▶ [Data]
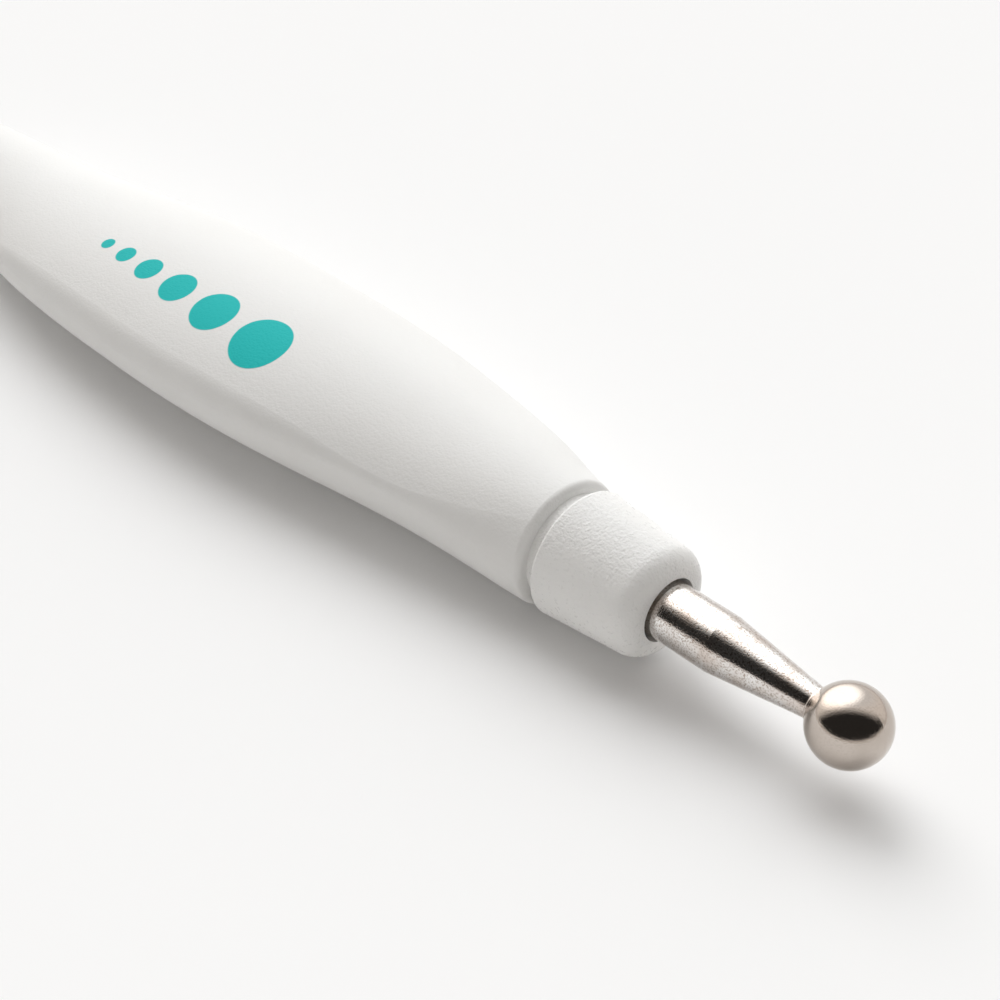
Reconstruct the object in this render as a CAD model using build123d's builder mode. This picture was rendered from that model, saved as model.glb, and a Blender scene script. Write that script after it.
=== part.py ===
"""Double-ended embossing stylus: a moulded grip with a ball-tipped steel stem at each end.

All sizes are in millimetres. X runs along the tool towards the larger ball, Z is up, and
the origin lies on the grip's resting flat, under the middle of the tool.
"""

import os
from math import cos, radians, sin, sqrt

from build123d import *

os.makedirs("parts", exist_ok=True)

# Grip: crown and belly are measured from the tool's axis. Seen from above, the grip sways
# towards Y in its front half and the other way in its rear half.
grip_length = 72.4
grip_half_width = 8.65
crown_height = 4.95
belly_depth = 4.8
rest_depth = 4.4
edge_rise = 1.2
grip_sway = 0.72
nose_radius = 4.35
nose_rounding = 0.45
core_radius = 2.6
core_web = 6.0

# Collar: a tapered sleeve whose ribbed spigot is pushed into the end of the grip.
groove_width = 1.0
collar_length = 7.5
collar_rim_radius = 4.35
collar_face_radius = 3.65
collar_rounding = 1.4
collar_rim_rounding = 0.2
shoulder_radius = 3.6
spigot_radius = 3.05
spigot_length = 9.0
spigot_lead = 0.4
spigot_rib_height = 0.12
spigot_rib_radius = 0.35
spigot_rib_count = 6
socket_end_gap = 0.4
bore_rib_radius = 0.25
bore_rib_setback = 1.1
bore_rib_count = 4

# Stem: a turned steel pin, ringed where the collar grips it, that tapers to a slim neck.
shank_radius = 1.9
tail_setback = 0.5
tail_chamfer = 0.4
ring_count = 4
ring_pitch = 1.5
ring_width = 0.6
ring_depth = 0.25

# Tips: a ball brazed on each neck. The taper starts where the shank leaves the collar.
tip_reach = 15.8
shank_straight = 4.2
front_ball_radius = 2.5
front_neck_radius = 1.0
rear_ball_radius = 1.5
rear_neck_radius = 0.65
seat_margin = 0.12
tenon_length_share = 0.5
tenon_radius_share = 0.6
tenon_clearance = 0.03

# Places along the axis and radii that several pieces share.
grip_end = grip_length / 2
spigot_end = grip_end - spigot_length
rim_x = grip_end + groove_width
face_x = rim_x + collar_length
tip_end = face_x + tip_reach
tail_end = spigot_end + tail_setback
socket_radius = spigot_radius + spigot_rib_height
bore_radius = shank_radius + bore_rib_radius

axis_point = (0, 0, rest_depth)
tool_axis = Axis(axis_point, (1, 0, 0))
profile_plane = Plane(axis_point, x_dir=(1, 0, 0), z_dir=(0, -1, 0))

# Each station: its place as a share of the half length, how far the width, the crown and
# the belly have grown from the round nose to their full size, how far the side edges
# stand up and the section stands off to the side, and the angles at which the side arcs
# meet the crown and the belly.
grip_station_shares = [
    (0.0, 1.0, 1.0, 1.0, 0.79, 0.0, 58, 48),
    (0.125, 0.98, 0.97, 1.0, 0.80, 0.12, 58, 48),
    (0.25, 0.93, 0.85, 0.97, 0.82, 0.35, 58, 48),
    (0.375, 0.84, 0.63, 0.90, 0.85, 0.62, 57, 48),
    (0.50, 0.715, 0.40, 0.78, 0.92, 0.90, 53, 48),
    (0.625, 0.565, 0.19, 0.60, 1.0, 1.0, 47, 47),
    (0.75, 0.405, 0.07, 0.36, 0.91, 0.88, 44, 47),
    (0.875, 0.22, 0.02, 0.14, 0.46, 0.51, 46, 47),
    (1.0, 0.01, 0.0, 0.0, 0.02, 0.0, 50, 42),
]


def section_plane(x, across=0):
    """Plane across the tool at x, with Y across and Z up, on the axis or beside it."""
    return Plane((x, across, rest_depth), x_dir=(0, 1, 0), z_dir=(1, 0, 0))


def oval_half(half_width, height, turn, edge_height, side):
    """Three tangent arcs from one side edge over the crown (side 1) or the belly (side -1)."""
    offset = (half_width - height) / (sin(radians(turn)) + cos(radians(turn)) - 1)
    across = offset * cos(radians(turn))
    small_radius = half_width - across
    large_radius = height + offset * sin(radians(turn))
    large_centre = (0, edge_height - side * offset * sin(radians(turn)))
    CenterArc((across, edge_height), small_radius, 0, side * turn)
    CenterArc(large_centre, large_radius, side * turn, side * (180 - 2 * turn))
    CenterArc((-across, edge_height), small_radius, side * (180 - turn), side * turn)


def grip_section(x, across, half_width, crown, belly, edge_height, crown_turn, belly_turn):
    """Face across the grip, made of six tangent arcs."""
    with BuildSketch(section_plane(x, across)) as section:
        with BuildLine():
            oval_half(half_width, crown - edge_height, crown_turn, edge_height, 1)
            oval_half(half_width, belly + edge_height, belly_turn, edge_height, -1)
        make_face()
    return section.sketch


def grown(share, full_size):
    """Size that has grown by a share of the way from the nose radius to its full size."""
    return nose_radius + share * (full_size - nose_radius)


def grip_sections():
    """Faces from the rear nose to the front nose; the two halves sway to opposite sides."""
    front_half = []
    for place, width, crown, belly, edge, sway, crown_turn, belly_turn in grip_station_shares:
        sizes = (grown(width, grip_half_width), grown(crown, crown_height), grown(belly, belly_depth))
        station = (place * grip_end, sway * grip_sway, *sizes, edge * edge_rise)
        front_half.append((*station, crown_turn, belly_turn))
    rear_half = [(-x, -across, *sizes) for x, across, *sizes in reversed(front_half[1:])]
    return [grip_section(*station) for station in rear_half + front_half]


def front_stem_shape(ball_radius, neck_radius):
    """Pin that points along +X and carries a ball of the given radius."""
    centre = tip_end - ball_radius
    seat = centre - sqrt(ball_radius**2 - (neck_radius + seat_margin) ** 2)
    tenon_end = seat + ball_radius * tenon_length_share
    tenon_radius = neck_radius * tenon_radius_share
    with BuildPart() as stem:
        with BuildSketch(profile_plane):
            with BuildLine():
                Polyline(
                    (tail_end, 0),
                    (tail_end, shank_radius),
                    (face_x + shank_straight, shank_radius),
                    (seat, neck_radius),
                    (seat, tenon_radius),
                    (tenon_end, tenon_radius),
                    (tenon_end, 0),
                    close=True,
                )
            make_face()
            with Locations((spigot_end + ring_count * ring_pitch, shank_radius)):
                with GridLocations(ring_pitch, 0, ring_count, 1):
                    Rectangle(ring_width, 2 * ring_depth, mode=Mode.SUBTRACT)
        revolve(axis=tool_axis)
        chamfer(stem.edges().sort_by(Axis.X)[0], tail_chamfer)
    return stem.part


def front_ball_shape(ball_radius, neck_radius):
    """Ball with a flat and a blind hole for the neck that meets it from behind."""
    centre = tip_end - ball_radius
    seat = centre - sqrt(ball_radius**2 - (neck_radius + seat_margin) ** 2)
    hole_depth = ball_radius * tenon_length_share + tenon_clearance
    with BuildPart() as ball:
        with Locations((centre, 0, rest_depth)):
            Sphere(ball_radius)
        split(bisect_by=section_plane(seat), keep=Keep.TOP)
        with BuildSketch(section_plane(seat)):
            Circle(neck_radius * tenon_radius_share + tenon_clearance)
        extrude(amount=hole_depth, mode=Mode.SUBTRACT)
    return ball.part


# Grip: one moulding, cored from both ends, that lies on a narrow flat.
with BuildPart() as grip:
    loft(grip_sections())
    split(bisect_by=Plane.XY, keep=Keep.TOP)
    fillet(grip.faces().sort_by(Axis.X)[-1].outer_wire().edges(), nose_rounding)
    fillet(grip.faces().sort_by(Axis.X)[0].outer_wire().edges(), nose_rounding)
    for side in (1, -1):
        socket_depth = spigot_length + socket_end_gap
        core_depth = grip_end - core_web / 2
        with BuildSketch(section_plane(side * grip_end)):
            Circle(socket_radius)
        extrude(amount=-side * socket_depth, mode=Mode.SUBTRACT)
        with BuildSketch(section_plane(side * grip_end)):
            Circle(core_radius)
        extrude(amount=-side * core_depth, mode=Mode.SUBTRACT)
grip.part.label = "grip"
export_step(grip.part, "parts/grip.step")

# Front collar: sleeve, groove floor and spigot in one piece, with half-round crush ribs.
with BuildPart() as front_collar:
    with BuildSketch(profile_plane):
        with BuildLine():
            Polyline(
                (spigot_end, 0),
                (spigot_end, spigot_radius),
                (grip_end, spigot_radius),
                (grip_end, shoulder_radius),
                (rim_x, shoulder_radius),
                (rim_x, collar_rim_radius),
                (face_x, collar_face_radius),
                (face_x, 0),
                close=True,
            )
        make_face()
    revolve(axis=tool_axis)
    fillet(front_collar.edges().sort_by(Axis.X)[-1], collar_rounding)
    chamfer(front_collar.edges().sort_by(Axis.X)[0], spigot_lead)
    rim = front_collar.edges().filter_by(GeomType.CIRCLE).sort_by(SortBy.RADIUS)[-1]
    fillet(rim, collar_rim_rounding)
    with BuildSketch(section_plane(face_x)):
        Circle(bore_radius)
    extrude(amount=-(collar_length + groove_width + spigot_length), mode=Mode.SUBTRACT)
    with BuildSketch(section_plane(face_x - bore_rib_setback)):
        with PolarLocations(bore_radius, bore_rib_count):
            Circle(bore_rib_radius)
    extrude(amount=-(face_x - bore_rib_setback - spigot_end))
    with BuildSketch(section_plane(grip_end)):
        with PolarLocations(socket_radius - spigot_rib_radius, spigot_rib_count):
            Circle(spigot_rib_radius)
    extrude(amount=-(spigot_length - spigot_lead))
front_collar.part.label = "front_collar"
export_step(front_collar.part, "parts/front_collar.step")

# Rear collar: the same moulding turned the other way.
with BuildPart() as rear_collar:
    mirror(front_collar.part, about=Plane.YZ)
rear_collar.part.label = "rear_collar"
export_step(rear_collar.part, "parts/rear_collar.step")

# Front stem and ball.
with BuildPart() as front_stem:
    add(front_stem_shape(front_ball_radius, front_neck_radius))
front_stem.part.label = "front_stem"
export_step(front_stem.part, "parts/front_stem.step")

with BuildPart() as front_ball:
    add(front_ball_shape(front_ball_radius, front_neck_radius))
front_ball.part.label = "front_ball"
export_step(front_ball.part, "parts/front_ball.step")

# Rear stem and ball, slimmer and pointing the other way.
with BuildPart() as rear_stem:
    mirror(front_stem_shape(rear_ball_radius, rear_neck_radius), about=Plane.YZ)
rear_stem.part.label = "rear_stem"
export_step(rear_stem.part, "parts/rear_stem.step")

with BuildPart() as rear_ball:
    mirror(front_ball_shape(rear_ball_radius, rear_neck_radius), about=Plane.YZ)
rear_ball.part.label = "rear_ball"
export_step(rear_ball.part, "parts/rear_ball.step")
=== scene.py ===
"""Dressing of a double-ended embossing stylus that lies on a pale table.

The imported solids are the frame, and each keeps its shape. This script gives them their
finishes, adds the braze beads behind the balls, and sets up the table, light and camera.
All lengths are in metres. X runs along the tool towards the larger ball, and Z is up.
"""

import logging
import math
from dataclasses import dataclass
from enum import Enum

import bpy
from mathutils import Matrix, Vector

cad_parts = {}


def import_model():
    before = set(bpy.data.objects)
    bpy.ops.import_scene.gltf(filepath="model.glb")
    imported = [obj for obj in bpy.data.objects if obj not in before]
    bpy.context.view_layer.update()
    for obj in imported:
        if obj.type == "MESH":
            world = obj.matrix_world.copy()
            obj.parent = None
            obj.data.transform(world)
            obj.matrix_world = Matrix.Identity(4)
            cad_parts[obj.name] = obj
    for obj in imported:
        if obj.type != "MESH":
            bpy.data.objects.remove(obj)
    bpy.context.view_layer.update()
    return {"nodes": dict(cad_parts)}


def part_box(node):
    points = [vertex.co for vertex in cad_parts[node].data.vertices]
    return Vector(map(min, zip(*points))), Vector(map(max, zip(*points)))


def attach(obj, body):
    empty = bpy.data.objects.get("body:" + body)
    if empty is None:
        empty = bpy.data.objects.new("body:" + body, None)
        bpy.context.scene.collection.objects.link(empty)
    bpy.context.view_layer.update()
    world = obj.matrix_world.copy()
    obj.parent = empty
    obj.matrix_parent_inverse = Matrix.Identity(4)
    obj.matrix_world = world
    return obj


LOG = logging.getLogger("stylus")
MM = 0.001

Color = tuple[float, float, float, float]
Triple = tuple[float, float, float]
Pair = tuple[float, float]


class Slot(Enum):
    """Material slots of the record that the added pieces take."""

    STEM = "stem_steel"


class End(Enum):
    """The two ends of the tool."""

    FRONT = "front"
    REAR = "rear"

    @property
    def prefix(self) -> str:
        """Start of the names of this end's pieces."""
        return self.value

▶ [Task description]
Your task is to transcribe only the lines from the line containing "# Rear stem" through the line containing "obj.parent = None", word for word.

▶ [Finished exercise]
# Rear stem and ball, slimmer and pointing the other way.
with BuildPart() as rear_stem:
    mirror(front_stem_shape(rear_ball_radius, rear_neck_radius), about=Plane.YZ)
rear_stem.part.label = "rear_stem"
export_step(rear_stem.part, "parts/rear_stem.step")

with BuildPart() as rear_ball:
    mirror(front_ball_shape(rear_ball_radius, rear_neck_radius), about=Plane.YZ)
rear_ball.part.label = "rear_ball"
export_step(rear_ball.part, "parts/rear_ball.step")
=== scene.py ===
"""Dressing of a double-ended embossing stylus that lies on a pale table.

The imported solids are the frame, and each keeps its shape. This script gives them their
finishes, adds the braze beads behind the balls, and sets up the table, light and camera.
All lengths are in metres. X runs along the tool towards the larger ball, and Z is up.
"""

import logging
import math
from dataclasses import dataclass
from enum import Enum

import bpy
from mathutils import Matrix, Vector

cad_parts = {}


def import_model():
    before = set(bpy.data.objects)
    bpy.ops.import_scene.gltf(filepath="model.glb")
    imported = [obj for obj in bpy.data.objects if obj not in before]
    bpy.context.view_layer.update()
    for obj in imported:
        if obj.type == "MESH":
            world = obj.matrix_world.copy()
            obj.parent = None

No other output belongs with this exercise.